Keratoconus (literally, conical cornea) is a thinning of the central zone of the cornea, the front clear window of the eye. As the cornea thins, the normal pressure within the eye makes the thinner area of the cornea bulge forward slightly. Keratoconus (literally, conical cornea) is a degenerative disorder of the eye with structural changes within the central zone of the cornea, the front clear window of the eye. It causes the cornea to thin and change to a more conical shape than its normal gradual curve. The cornea appears to be bulging forward slightly. Keratoconus can cause substantial distortion of vision, with multiple images, streaking and sensitivity to light all often reported by the patient.

Keratoconus is an inherited disorder. It is a recessive condition, requiring genetic factors to be inherited from both parents. Keratoconus usually becomes apparent in the adolescent years. Sometimes it is associated with other conditions such as allergies, infantile eczema, asthma, reduced night vision, double jointedness, and in rare instances, with occasional short bouts of chest pain. Because keratoconus is a genetic condition it cannot be treated with drugs. Initially glasses are used to correct the problem. Although as keratoconus progresses, the shape of the cornea becomes irregular and rigid contacts are the preferred choice to provide improved vision. The contact lenses essentially provides a new, regular front surface for the eye, eliminating the distortions that is caused by keratoconus. Further progression of the disease may require surgery. Keratoconus does not cause blindness.

Because the cornea continues to change shape, it is important that people with keratoconus have regular examinations to ensure that their contact lenses fit properly. An inproper fitted contact lens can cause abrasions and scarring.

Distortion of vision refers to straight lines not appearing straight, but instead bent, crooked, or wavy. Usually this is caused by damage or breakdown of the macula. The macula is a small, but very important part of the retina representing the central part of your vision where our reading vision and our color vision are received.

Pterygium (Surfer's Eye) most often refers to a benign growth of the conjunctiva (the thin membrane which covers the white portion of the eye) on the cornea.
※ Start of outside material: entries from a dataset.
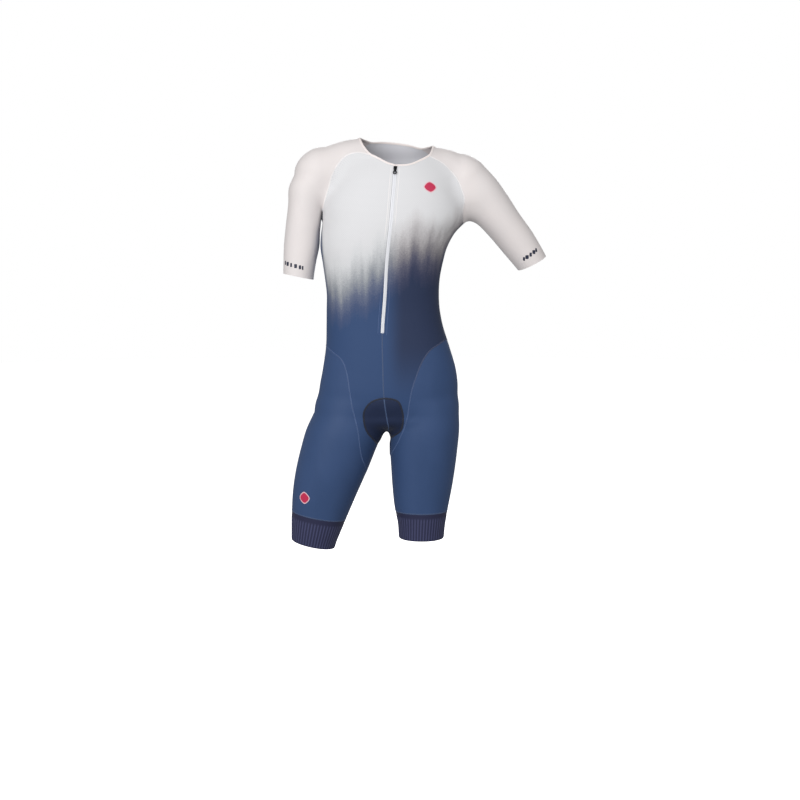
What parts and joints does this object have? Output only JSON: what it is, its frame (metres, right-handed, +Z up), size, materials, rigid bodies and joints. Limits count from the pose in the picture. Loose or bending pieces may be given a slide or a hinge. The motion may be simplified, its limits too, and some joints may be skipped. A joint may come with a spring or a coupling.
{
  "type": "triathlon suit",
  "caption": "One-piece short-sleeved triathlon suit in its worn, hollow form, with raglan sleeves, ribbed leg bands, a front zip and a seat pad.",
  "frame": {"origin": "middle of the neck's base, between the shoulders that carry the suit", "axes": "+X to the wearer's left, -Y to the front, +Z up along the standing wearer"},
  "size_m": [0.638, 0.2367, 1.0013],
  "materials": {
    "front": "fine stretch knit, white fading to navy",
    "back": "fine stretch knit, white fading to navy",
    "sleeve": "smooth sheer stretch knit",
    "leg": "smooth matt stretch knit",
    "leg_band": "ribbed elastic knit",
    "binding": "folded stretch binding",
    "zip_tape": "woven tape with moulded coil",
    "pad": "fleece over thin foam",
    "zip_metal": "satin black"
  },
  "bodies": {
    "suit": {"front_right": "front", "front_left": "front", "back": "back", "sleeve_right": "sleeve", "sleeve_left": "sleeve", "leg_right": "leg", "leg_left": "leg", "leg_band_right": "leg_band", "leg_band_left": "leg_band", "neck_binding": "binding", "zip_tape_right": "zip_tape", "zip_tape_left": "zip_tape", "zip_slider": "zip_metal", "seat_pad": "pad"},
    "pull_tab": {"zip_pull": "zip_metal"}
  },
  "joints": [
    {"name": "zip_pull_hinge", "type": "hinge", "parent": "suit", "child": "pull_tab", "pos_m": [-0.00141, -0.08886, -0.05733], "axis": [-0.9968, 0.0349, 0.0714], "range_deg": [0, 150]}
  ]
}
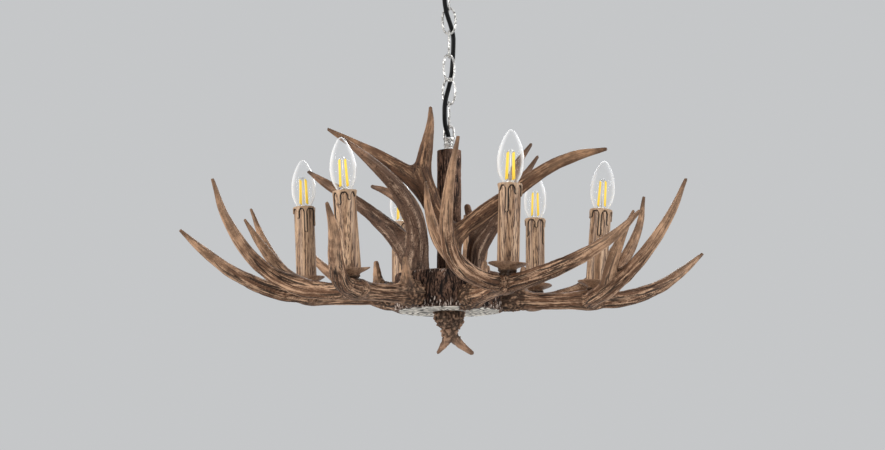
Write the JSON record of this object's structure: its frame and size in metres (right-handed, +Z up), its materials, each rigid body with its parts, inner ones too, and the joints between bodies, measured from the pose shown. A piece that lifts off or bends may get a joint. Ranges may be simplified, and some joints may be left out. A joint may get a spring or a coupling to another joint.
{
  "type": "antler chandelier",
  "caption": "Rustic cast-antler chandelier with candle lamps on a log-slice hub, hung from a ceiling canopy by a chain of swinging links with the cable woven through it",
  "frame": {"origin": "middle of the ceiling bracket's top face, on the ceiling", "axes": "+Z up, the front of the chandelier towards -Y, +X to its right"},
  "size_m": [0.7272, 0.7086, 0.6073],
  "materials": {
    "zinc_steel": "zinc plated, dull",
    "antique_silver": "rough antique silver over dark metal",
    "bark": "dark brown bark, furrowed",
    "cut_wood": "sawn end grain with rings",
    "antler_resin": "grooved antler, brown in the grooves and tan on the ridges",
    "sleeve_wood": "tan wood grain with brown drips from the rim",
    "holder_plastic": "dark moulded plastic",
    "bulb_glass": "clear glass",
    "cap_brass": "nickelled brass",
    "led_filament": "yellow phosphor",
    "cable_jacket": "black flexible jacket",
    "terminal_plastic": "white moulded plastic"
  },
  "bodies": {
    "ceiling_fixing": {"ceiling_bracket": "zinc_steel", "bracket_lock_nut": "zinc_steel", "canopy_nipple": "zinc_steel", "ceiling_canopy": "antique_silver", "canopy_loop": "antique_silver", "terminal_block": "terminal_plastic", "supply_cable": "cable_jacket"},
    "link_1": {"chain_link_1": "antique_silver"},
    "link_2": {"chain_link_2": "antique_silver"},
    "link_3": {"chain_link_3": "antique_silver"},
    "link_4": {"chain_link_4": "antique_silver"},
    "link_5": {"chain_link_5": "antique_silver"},
    "link_6": {"chain_link_6": "antique_silver"},
    "fixture": {"antler_studs": "zinc_steel", "bulb_1": "bulb_glass", "bulb_2": "bulb_glass", "bulb_3": "bulb_glass", "bulb_4": "bulb_glass", "bulb_5": "bulb_glass", "bulb_6": "bulb_glass", "bulb_caps": "cap_brass", "bulb_filaments": "led_filament", "candle_posts": "zinc_steel", "candle_sleeve_1": "sleeve_wood", "candle_sleeve_2": "sleeve_wood", "candle_sleeve_3": "sleeve_wood", "candle_sleeve_4": "sleeve_wood", "candle_sleeve_5": "sleeve_wood", "candle_sleeve_6": "sleeve_wood", "drip_pan_1": "antler_resin", "drip_pan_2": "antler_resin", "drip_pan_3": "antler_resin", "drip_pan_4": "antler_resin", "drip_pan_5": "antler_resin", "drip_pan_6": "antler_resin", "finial": "antler_resin", "hub_cover": "cut_wood", "hub_log_slice": "bark", "hub_nut": "zinc_steel", "lamp_holder_1": "holder_plastic", "lamp_holder_2": "holder_plastic", "lamp_holder_3": "holder_plastic", "lamp_holder_4": "holder_plastic", "lamp_holder_5": "holder_plastic", "lamp_holder_6": "holder_plastic", "lower_antler_1": "antler_resin", "lower_antler_2": "antler_resin", "lower_antler_3": "antler_resin", "lower_antler_4": "antler_resin", "lower_antler_5": "antler_resin", "lower_antler_6": "antler_resin", "stem_collar": "antique_silver", "stem_loop": "antique_silver", "stem_sleeve": "bark", "stem_tube": "zinc_steel", "upper_antler_1": "antler_resin", "upper_antler_2": "antler_resin", "upper_antler_3": "antler_resin", "wire_connectors": "terminal_plastic"}
  },
  "joints": [
    {"name": "link_1_swing", "type": "hinge", "parent": "ceiling_fixing", "child": "link_1", "pos_m": [0, 0, -0.0825], "axis": [1, 0, 0], "range_deg": [-12, 12], "deforming": ["supply_cable"]},
    {"name": "link_2_swing", "type": "hinge", "parent": "link_1", "child": "link_2", "pos_m": [0, 0, -0.1162], "axis": [0, 1, 0], "range_deg": [-12, 12], "deforming": ["supply_cable"]},
    {"name": "link_3_swing", "type": "hinge", "parent": "link_2", "child": "link_3", "pos_m": [0, 0, -0.1508], "axis": [1, 0, 0], "range_deg": [-12, 12], "deforming": ["supply_cable"]},
    {"name": "link_4_swing", "type": "hinge", "parent": "link_3", "child": "link_4", "pos_m": [0, 0, -0.1854], "axis": [0, 1, 0], "range_deg": [-12, 12], "deforming": ["supply_cable"]},
    {"name": "link_5_swing", "type": "hinge", "parent": "link_4", "child": "link_5", "pos_m": [0, 0, -0.22], "axis": [0.8192, 0.5736, 0], "range_deg": [-12, 12], "deforming": ["supply_cable"]},
    {"name": "link_6_swing", "type": "hinge", "parent": "link_5", "child": "link_6", "pos_m": [0, 0, -0.2546], "axis": [0.9397, -0.342, 0], "range_deg": [-12, 12], "deforming": ["supply_cable"]},
    {"name": "fixture_swing", "type": "hinge", "parent": "link_6", "child": "fixture", "pos_m": [0, 0, -0.2892], "axis": [0, 1, 0], "range_deg": [-12, 12], "deforming": ["supply_cable"]}
  ]
}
It is a triangular shaped lump of tissue. A pterygium commonly grows from the side of the eye closer to the nose. It is thought to be caused by ultraviolet radiation in hot dry climates with low humidity and dust. Pterygia are not dangerous, although they appear ugly and cause some discomfort. The main problem with Pterygia is that as they grow on the cornea causing images to become distorted thus interfering with vision. If the Pterygium grows on to the central part of the cornea, it causes the blockage of light from entering the eye. The problem may occur on one or both eyes.

The vitreous is a gel-like fluid which fills most of the eye. As people age, this vitreous becomes more and more liquefied. This is a common degenerative change. At some point in a person's life, the vitreous liquefies enough to shift its position in the eye. When this occurs, the back edge of the vitreous jelly pulls forward away from the retina. This is referred to as a "vitreous detachment". As the vitreous detaches, it tugs on the retina and flashes of light is perceived to appear in the corner of the eye. Debris pulled from the optic nerve and retina are then seen as floaters. This can be described as a cobweb, a net, a string, or a fly over the vision.